#### [INSTRUCTIONS TO FOLLOW]
For this exercise, write out exactly, and only, the lines running from the line that contains "Continue the three.js" through the line that contains "foot under it.".
— begin DATA TO USE —
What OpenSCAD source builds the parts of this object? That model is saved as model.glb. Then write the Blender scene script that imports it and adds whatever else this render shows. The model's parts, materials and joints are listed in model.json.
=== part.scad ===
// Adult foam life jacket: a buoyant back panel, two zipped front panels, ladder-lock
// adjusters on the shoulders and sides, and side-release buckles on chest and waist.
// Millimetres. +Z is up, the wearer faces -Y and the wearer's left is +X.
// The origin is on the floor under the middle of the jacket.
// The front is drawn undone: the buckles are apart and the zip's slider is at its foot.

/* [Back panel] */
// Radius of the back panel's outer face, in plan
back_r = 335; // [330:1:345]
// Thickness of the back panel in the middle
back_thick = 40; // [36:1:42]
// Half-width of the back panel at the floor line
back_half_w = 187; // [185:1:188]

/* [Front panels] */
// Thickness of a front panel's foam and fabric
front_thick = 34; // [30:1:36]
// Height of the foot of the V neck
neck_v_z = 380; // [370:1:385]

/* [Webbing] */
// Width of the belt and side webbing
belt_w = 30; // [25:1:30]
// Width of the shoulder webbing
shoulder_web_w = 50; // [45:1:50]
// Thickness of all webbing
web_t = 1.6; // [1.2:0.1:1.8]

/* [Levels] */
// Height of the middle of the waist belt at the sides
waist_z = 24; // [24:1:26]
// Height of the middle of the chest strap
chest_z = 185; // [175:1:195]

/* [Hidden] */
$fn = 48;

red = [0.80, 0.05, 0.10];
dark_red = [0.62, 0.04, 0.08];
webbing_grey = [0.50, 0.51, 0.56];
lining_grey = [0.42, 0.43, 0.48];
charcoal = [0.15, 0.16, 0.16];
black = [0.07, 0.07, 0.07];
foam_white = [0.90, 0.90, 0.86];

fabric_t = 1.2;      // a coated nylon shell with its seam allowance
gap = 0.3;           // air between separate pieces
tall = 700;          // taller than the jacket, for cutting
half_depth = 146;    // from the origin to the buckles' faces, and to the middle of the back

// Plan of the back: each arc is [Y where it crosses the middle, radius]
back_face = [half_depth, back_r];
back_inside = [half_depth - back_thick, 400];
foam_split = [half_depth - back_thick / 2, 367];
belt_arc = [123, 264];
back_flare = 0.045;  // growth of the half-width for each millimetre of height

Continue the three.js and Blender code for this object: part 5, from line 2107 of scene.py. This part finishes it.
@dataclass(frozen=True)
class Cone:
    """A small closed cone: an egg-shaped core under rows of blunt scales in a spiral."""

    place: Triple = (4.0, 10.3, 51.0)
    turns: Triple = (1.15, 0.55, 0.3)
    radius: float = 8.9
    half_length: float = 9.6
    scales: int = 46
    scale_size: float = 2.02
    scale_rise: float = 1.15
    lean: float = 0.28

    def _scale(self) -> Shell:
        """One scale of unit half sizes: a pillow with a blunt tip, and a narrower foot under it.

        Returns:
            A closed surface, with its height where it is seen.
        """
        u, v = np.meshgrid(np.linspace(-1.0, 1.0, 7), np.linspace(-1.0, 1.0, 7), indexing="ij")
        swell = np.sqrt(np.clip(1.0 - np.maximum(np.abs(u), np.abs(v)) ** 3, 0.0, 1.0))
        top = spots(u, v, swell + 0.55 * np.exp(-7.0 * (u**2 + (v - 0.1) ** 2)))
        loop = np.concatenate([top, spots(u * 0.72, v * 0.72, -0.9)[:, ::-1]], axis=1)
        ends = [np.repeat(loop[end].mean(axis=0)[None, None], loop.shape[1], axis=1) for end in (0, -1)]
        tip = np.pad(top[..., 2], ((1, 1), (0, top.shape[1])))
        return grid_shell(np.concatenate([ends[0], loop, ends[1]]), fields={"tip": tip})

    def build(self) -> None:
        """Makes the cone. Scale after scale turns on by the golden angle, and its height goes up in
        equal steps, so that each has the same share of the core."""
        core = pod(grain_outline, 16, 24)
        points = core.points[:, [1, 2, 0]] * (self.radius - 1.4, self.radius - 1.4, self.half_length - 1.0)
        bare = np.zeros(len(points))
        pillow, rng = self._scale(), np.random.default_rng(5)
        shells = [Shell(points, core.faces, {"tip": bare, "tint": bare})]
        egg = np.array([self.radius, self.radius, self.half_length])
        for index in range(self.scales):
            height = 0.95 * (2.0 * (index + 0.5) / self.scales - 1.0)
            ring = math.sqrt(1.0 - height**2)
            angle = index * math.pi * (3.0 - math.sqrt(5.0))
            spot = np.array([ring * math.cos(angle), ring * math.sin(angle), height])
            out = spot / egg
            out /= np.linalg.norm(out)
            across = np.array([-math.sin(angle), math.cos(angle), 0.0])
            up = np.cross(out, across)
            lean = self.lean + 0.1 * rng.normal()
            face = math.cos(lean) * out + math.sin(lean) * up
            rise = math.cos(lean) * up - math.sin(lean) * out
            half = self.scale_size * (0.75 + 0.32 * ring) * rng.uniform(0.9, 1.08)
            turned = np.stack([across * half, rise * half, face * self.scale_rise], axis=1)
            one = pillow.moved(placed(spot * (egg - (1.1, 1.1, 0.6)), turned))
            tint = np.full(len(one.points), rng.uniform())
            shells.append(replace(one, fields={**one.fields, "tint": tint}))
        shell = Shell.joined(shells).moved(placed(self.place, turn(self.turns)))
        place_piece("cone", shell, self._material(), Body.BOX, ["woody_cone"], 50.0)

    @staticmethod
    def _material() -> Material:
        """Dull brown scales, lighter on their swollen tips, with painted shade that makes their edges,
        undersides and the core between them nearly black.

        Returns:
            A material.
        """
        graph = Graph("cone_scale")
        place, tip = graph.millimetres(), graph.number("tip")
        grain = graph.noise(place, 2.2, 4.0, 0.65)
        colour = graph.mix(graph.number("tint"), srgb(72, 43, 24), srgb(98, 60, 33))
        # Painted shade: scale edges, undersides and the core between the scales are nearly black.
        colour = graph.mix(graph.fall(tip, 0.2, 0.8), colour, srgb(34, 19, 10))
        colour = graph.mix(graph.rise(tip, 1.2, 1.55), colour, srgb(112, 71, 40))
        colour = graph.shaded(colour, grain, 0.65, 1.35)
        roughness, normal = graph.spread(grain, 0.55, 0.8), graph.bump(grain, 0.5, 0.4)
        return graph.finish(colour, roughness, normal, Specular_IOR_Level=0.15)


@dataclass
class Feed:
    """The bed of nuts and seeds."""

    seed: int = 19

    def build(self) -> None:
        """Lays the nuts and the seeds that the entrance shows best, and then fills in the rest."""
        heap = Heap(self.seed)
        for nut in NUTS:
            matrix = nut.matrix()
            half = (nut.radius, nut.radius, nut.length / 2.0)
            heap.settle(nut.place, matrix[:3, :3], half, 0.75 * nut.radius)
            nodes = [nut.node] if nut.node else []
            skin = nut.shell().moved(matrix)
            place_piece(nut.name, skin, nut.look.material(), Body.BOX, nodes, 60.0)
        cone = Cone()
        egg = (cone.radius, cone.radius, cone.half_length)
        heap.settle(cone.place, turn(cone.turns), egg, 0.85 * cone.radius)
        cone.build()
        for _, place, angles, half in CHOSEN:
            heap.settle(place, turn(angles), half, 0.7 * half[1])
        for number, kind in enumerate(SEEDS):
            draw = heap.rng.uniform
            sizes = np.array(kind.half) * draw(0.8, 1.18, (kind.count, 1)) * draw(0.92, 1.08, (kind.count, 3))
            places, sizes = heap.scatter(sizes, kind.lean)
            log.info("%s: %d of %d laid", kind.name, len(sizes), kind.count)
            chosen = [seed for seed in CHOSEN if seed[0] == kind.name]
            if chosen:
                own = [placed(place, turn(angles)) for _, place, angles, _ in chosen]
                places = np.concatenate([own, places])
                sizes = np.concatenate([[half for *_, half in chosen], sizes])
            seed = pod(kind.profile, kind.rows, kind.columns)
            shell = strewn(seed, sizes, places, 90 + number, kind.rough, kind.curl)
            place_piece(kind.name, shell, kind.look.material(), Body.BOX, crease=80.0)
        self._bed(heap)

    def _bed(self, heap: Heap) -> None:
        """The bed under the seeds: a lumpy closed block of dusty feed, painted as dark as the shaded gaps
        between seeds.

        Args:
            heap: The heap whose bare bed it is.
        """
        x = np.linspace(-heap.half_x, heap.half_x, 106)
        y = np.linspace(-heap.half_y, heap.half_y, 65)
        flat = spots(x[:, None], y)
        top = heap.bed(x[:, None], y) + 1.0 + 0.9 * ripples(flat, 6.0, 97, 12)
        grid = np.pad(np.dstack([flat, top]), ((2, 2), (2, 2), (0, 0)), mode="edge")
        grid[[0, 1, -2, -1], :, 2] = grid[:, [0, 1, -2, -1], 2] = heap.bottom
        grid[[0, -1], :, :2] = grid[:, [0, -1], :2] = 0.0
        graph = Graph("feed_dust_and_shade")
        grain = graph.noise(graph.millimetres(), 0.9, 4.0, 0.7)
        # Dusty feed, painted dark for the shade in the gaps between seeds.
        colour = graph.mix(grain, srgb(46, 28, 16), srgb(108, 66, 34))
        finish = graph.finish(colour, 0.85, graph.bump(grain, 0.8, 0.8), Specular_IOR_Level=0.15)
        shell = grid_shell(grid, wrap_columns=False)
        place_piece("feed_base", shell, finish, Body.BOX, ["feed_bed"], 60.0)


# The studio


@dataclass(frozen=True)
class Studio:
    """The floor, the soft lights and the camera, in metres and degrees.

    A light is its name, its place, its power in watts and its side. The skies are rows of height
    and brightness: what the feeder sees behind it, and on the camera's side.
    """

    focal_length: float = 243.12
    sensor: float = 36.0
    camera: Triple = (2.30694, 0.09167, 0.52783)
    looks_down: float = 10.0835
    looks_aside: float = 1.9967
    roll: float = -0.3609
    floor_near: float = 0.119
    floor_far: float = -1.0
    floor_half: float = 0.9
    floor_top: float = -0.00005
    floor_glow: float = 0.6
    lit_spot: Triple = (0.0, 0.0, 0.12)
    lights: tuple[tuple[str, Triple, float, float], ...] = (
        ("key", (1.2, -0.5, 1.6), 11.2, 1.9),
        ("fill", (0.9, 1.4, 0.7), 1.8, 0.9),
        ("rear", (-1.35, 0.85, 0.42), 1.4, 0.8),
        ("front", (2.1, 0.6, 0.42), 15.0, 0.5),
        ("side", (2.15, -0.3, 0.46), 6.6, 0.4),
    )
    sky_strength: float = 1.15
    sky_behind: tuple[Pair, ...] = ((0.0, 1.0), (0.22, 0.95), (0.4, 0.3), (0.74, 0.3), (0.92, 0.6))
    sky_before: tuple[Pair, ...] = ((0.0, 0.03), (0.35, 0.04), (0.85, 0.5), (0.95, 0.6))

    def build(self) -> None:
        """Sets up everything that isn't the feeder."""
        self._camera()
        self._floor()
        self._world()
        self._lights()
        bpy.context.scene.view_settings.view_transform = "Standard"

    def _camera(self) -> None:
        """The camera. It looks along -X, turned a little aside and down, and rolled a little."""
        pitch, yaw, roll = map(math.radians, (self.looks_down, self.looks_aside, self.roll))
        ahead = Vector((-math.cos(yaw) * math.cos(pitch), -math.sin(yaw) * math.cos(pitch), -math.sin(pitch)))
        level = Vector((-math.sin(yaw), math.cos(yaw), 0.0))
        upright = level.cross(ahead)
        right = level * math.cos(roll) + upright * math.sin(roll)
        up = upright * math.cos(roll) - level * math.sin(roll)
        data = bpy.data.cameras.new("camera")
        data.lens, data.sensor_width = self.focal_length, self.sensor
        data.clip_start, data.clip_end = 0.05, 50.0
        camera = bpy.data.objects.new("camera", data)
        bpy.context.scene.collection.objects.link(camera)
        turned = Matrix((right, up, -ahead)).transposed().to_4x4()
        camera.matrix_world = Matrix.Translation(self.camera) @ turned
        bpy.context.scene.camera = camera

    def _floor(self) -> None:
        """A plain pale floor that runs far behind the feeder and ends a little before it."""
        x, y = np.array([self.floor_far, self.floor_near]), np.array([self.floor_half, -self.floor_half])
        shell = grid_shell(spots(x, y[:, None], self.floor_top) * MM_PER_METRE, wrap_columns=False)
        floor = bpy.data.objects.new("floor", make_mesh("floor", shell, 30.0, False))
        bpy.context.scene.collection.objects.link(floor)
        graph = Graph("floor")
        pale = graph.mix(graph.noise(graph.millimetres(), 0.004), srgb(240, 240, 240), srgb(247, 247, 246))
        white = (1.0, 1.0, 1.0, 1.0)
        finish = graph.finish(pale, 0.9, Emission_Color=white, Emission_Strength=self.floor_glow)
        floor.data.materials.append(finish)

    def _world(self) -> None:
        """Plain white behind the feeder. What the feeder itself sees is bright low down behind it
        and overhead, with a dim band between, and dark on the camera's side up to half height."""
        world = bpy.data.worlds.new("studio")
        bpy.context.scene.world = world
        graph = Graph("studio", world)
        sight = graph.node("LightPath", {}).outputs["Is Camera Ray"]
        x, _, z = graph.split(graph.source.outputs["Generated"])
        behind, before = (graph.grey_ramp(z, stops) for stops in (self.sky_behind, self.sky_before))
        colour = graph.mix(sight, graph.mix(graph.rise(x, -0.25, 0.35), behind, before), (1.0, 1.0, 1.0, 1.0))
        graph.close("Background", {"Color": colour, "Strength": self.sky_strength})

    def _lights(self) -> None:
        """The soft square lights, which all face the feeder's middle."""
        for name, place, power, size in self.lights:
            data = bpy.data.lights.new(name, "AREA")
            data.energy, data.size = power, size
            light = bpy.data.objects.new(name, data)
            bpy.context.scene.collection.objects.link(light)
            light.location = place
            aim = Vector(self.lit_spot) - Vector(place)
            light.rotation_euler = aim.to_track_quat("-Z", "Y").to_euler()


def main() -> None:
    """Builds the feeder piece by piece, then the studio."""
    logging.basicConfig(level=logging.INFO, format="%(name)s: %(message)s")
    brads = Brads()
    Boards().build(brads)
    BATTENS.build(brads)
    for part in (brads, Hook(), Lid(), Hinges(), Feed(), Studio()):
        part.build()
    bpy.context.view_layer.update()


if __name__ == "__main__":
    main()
— end DATA TO USE —
#### [WRITTEN RESPONSE]
Continue the three.js and Blender code for this object: part 5, from line 2107 of scene.py. This part finishes it.
@dataclass(frozen=True)
class Cone:
    """A small closed cone: an egg-shaped core under rows of blunt scales in a spiral."""

    place: Triple = (4.0, 10.3, 51.0)
    turns: Triple = (1.15, 0.55, 0.3)
    radius: float = 8.9
    half_length: float = 9.6
    scales: int = 46
    scale_size: float = 2.02
    scale_rise: float = 1.15
    lean: float = 0.28

    def _scale(self) -> Shell:
        """One scale of unit half sizes: a pillow with a blunt tip, and a narrower foot under it.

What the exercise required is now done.